# start of Dataset rows
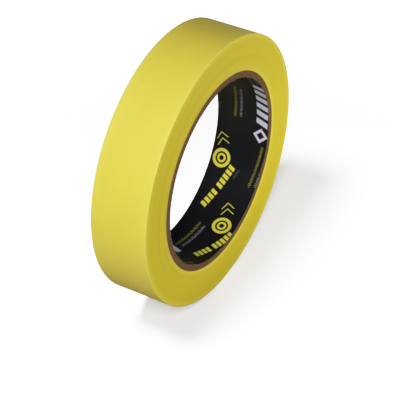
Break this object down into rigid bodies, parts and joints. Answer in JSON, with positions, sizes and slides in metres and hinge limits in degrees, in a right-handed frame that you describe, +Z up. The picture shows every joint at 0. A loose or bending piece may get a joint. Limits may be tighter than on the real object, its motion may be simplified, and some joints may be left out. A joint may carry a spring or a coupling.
{
  "type": "masking tape roll",
  "caption": "Roll of paper masking tape on a laminated board core with a printed liner, standing on its tread; the free end of the tape peels off and curls.",
  "frame": {"origin": "centre of the core bore at half the roll's width", "axes": "+Y along the bore, with the front face towards -Y; +Z up, with the roll standing on its tread; +X to the right of the front face"},
  "size_m": [0.111, 0.024, 0.111],
  "materials": {
    "tape": "matte",
    "core_board": "matte",
    "core_kraft": "matte",
    "core_liner": "satin"
  },
  "bodies": {
    "roll": {"core_liner": "core_liner", "core_ply_1": "core_board", "core_ply_2": "core_board", "core_ply_3": "core_board", "core_ply_4": "core_board", "core_ply_5": "core_board", "core_outer_ply": "core_kraft", "tape_windings": "tape", "outer_lap": "tape"},
    "lead_01": {"lead_01": "tape"},
    "lead_02": {"lead_02": "tape"},
    "lead_03": {"lead_03": "tape"},
    "lead_04": {"lead_04": "tape"},
    "lead_05": {"lead_05": "tape"},
    "lead_06": {"lead_06": "tape"},
    "lead_07": {"lead_07": "tape"},
    "lead_08": {"lead_08": "tape"},
    "lead_09": {"lead_09": "tape"},
    "lead_10": {"lead_10": "tape"},
    "lead_11": {"lead_11": "tape"},
    "lead_12": {"lead_12": "tape"}
  },
  "joints": [
    {"name": "lead_lift", "type": "hinge", "parent": "roll", "child": "lead_01", "pos_m": [0.05466, 0, -0.00964], "axis": [0, -1, 0], "range_deg": [0, 120]},
    {"name": "lead_bend", "type": "hinge", "parent": "lead_01", "child": "lead_02", "pos_m": [0.054, 0, -0.0128], "axis": [0, -1, 0], "range_deg": [0, 10]},
    {"name": "lead_bend_03", "type": "hinge", "parent": "lead_02", "child": "lead_03", "pos_m": [0.05317, 0, -0.01592], "axis": [0, -1, 0], "range_deg": [0, 10]},
    {"name": "lead_bend_04", "type": "hinge", "parent": "lead_03", "child": "lead_04", "pos_m": [0.05215, 0, -0.01898], "axis": [0, -1, 0], "range_deg": [0, 10]},
    {"name": "lead_bend_05", "type": "hinge", "parent": "lead_04", "child": "lead_05", "pos_m": [0.05096, 0, -0.02198], "axis": [0, -1, 0], "range_deg": [0, 10]},
    {"name": "lead_bend_06", "type": "hinge", "parent": "lead_05", "child": "lead_06", "pos_m": [0.0496, 0, -0.02491], "axis": [0, -1, 0], "range_deg": [0, 10]},
    {"name": "lead_bend_07", "type": "hinge", "parent": "lead_06", "child": "lead_07", "pos_m": [0.04806, 0, -0.02775], "axis": [0, -1, 0], "range_deg": [0, 10]},
    {"name": "lead_bend_08", "type": "hinge", "parent": "lead_07", "child": "lead_08", "pos_m": [0.04637, 0, -0.0305], "axis": [0, -1, 0], "range_deg": [0, 10]},
    {"name": "lead_bend_09", "type": "hinge", "parent": "lead_08", "child": "lead_09", "pos_m": [0.04452, 0, -0.03314], "axis": [0, -1, 0], "range_deg": [0, 10]},
    {"name": "lead_bend_10", "type": "hinge", "parent": "lead_09", "child": "lead_10", "pos_m": [0.04251, 0, -0.03567], "axis": [0, -1, 0], "range_deg": [0, 10]},
    {"name": "lead_bend_11", "type": "hinge", "parent": "lead_10", "child": "lead_11", "pos_m": [0.04037, 0, -0.03809], "axis": [0, -1, 0], "range_deg": [0, 10]},
    {"name": "lead_bend_12", "type": "hinge", "parent": "lead_11", "child": "lead_12", "pos_m": [0.03809, 0, -0.04037], "axis": [0, -1, 0], "range_deg": [0, 10]}
  ],
  "couplings": [
    {"joint": "lead_bend_03", "follows": "lead_bend", "ratio": 1},
    {"joint": "lead_bend_04", "follows": "lead_bend", "ratio": 1},
    {"joint": "lead_bend_05", "follows": "lead_bend", "ratio": 1},
    {"joint": "lead_bend_06", "follows": "lead_bend", "ratio": 1},
    {"joint": "lead_bend_07", "follows": "lead_bend", "ratio": 1},
    {"joint": "lead_bend_08", "follows": "lead_bend", "ratio": 1},
    {"joint": "lead_bend_09", "follows": "lead_bend", "ratio": 1},
    {"joint": "lead_bend_10", "follows": "lead_bend", "ratio": 1},
    {"joint": "lead_bend_11", "follows": "lead_bend", "ratio": 1},
    {"joint": "lead_bend_12", "follows": "lead_bend", "ratio": 1}
  ]
}
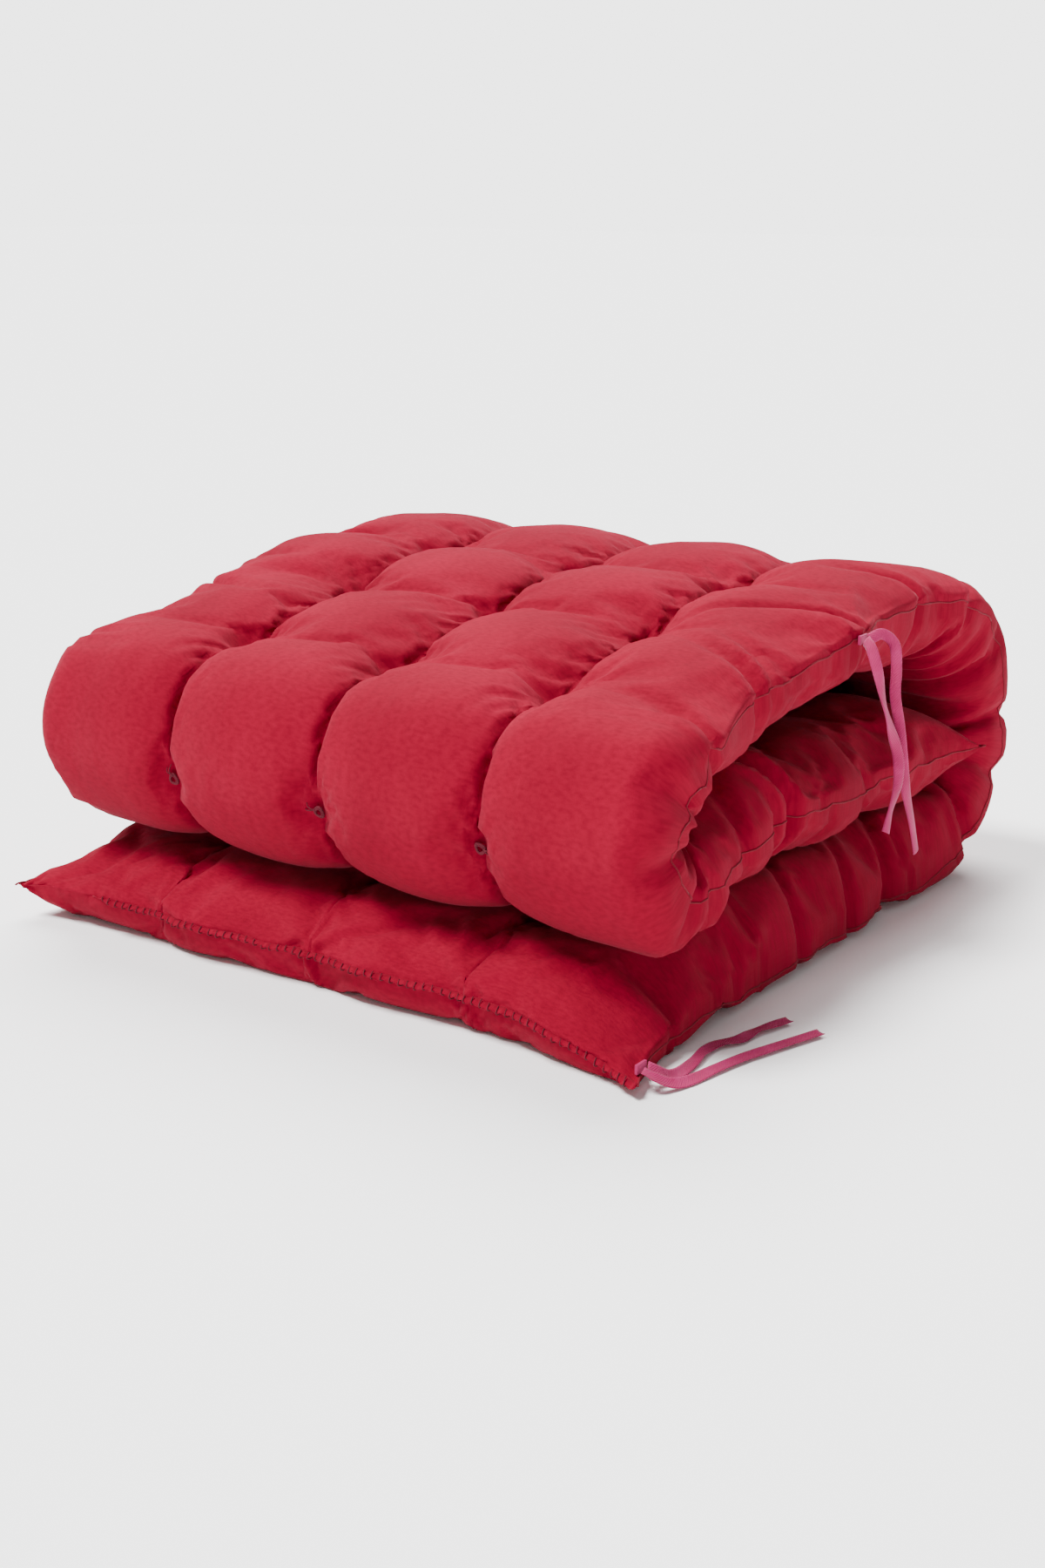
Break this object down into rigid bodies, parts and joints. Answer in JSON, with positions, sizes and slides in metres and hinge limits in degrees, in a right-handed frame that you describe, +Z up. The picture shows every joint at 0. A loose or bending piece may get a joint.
# end of Dataset rows
Write out the full listing exactly as given.

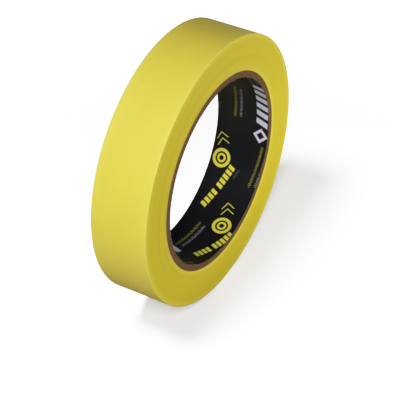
Break this object down into rigid bodies, parts and joints. Answer in JSON, with positions, sizes and slides in metres and hinge limits in degrees, in a right-handed frame that you describe, +Z up. The picture shows every joint at 0. A loose or bending piece may get a joint. Limits may be tighter than on the real object, its motion may be simplified, and some joints may be left out. A joint may carry a spring or a coupling.
{
  "type": "masking tape roll",
  "caption": "Roll of paper masking tape on a laminated board core with a printed liner, standing on its tread; the free end of the tape peels off and curls.",
  "frame": {"origin": "centre of the core bore at half the roll's width", "axes": "+Y along the bore, with the front face towards -Y; +Z up, with the roll standing on its tread; +X to the right of the front face"},
  "size_m": [0.111, 0.024, 0.111],
  "materials": {
    "tape": "matte",
    "core_board": "matte",
    "core_kraft": "matte",
    "core_liner": "satin"
  },
  "bodies": {
    "roll": {"core_liner": "core_liner", "core_ply_1": "core_board", "core_ply_2": "core_board", "core_ply_3": "core_board", "core_ply_4": "core_board", "core_ply_5": "core_board", "core_outer_ply": "core_kraft", "tape_windings": "tape", "outer_lap": "tape"},
    "lead_01": {"lead_01": "tape"},
    "lead_02": {"lead_02": "tape"},
    "lead_03": {"lead_03": "tape"},
    "lead_04": {"lead_04": "tape"},
    "lead_05": {"lead_05": "tape"},
    "lead_06": {"lead_06": "tape"},
    "lead_07": {"lead_07": "tape"},
    "lead_08": {"lead_08": "tape"},
    "lead_09": {"lead_09": "tape"},
    "lead_10": {"lead_10": "tape"},
    "lead_11": {"lead_11": "tape"},
    "lead_12": {"lead_12": "tape"}
  },
  "joints": [
    {"name": "lead_lift", "type": "hinge", "parent": "roll", "child": "lead_01", "pos_m": [0.05466, 0, -0.00964], "axis": [0, -1, 0], "range_deg": [0, 120]},
    {"name": "lead_bend", "type": "hinge", "parent": "lead_01", "child": "lead_02", "pos_m": [0.054, 0, -0.0128], "axis": [0, -1, 0], "range_deg": [0, 10]},
    {"name": "lead_bend_03", "type": "hinge", "parent": "lead_02", "child": "lead_03", "pos_m": [0.05317, 0, -0.01592], "axis": [0, -1, 0], "range_deg": [0, 10]},
    {"name": "lead_bend_04", "type": "hinge", "parent": "lead_03", "child": "lead_04", "pos_m": [0.05215, 0, -0.01898], "axis": [0, -1, 0], "range_deg": [0, 10]},
    {"name": "lead_bend_05", "type": "hinge", "parent": "lead_04", "child": "lead_05", "pos_m": [0.05096, 0, -0.02198], "axis": [0, -1, 0], "range_deg": [0, 10]},
    {"name": "lead_bend_06", "type": "hinge", "parent": "lead_05", "child": "lead_06", "pos_m": [0.0496, 0, -0.02491], "axis": [0, -1, 0], "range_deg": [0, 10]},
    {"name": "lead_bend_07", "type": "hinge", "parent": "lead_06", "child": "lead_07", "pos_m": [0.04806, 0, -0.02775], "axis": [0, -1, 0], "range_deg": [0, 10]},
    {"name": "lead_bend_08", "type": "hinge", "parent": "lead_07", "child": "lead_08", "pos_m": [0.04637, 0, -0.0305], "axis": [0, -1, 0], "range_deg": [0, 10]},
    {"name": "lead_bend_09", "type": "hinge", "parent": "lead_08", "child": "lead_09", "pos_m": [0.04452, 0, -0.03314], "axis": [0, -1, 0], "range_deg": [0, 10]},
    {"name": "lead_bend_10", "type": "hinge", "parent": "lead_09", "child": "lead_10", "pos_m": [0.04251, 0, -0.03567], "axis": [0, -1, 0], "range_deg": [0, 10]},
    {"name": "lead_bend_11", "type": "hinge", "parent": "lead_10", "child": "lead_11", "pos_m": [0.04037, 0, -0.03809], "axis": [0, -1, 0], "range_deg": [0, 10]},
    {"name": "lead_bend_12", "type": "hinge", "parent": "lead_11", "child": "lead_12", "pos_m": [0.03809, 0, -0.04037], "axis": [0, -1, 0], "range_deg": [0, 10]}
  ],
  "couplings": [
    {"joint": "lead_bend_03", "follows": "lead_bend", "ratio": 1},
    {"joint": "lead_bend_04", "follows": "lead_bend", "ratio": 1},
    {"joint": "lead_bend_05", "follows": "lead_bend", "ratio": 1},
    {"joint": "lead_bend_06", "follows": "lead_bend", "ratio": 1},
    {"joint": "lead_bend_07", "follows": "lead_bend", "ratio": 1},
    {"joint": "lead_bend_08", "follows": "lead_bend", "ratio": 1},
    {"joint": "lead_bend_09", "follows": "lead_bend", "ratio": 1},
    {"joint": "lead_bend_10", "follows": "lead_bend", "ratio": 1},
    {"joint": "lead_bend_11", "follows": "lead_bend", "ratio": 1},
    {"joint": "lead_bend_12", "follows": "lead_bend", "ratio": 1}
  ]
}
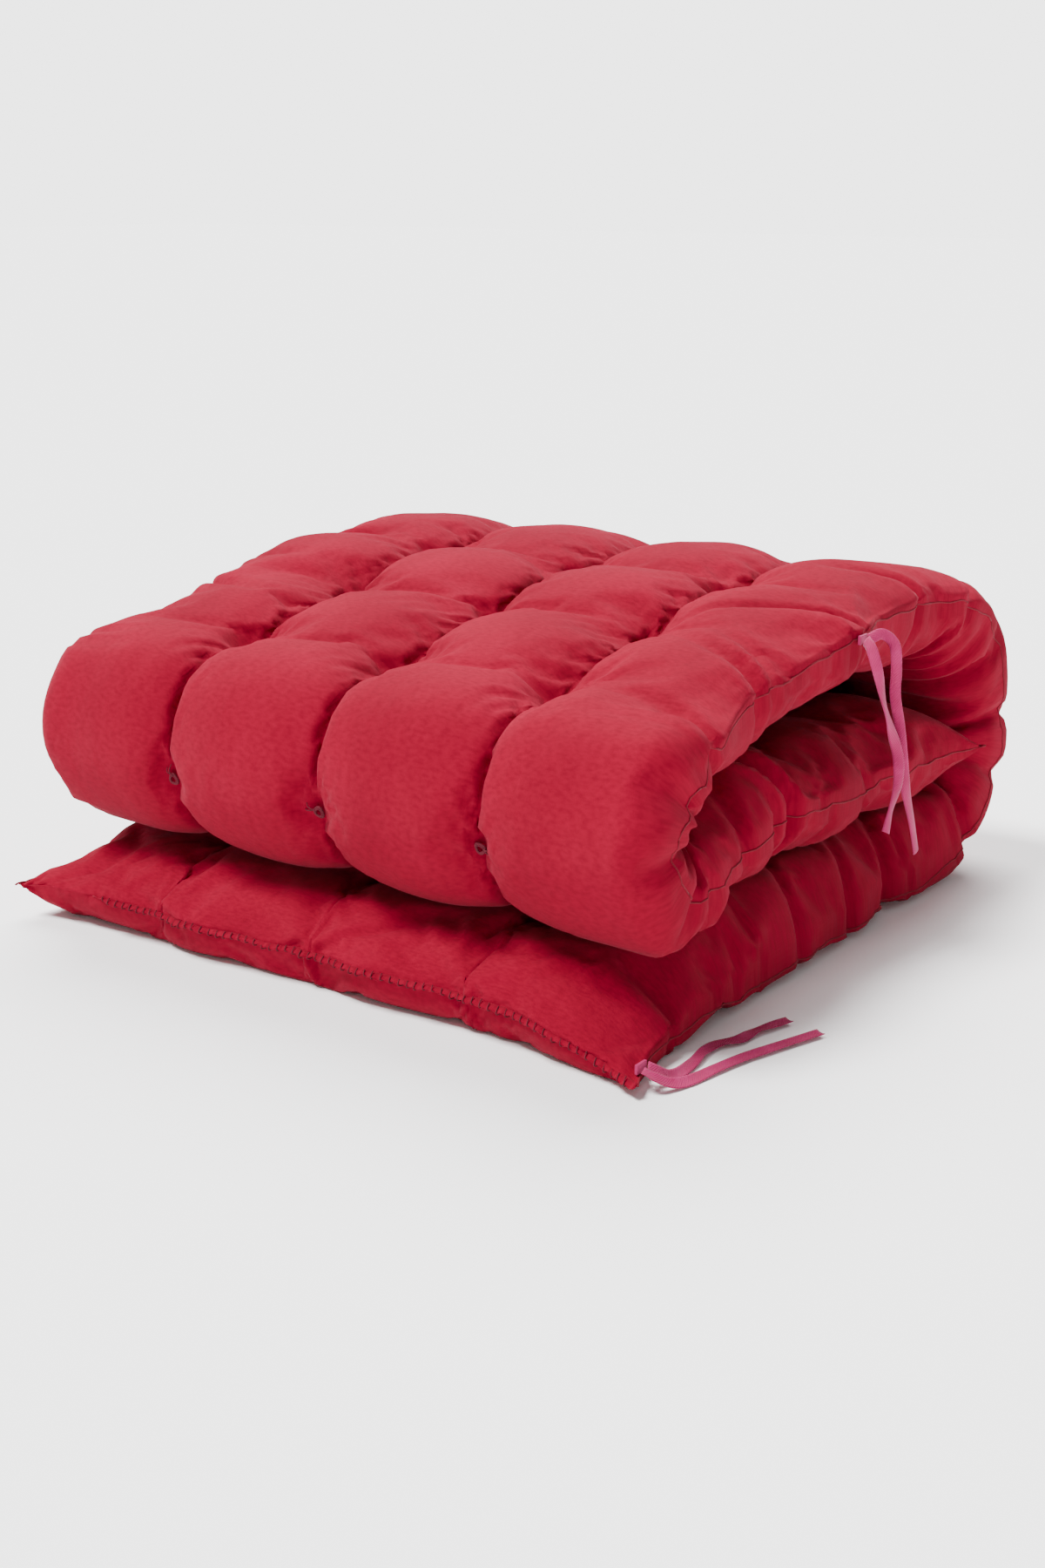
Break this object down into rigid bodies, parts and joints. Answer in JSON, with positions, sizes and slides in metres and hinge limits in degrees, in a right-handed frame that you describe, +Z up. The picture shows every joint at 0. A loose or bending piece may get a joint.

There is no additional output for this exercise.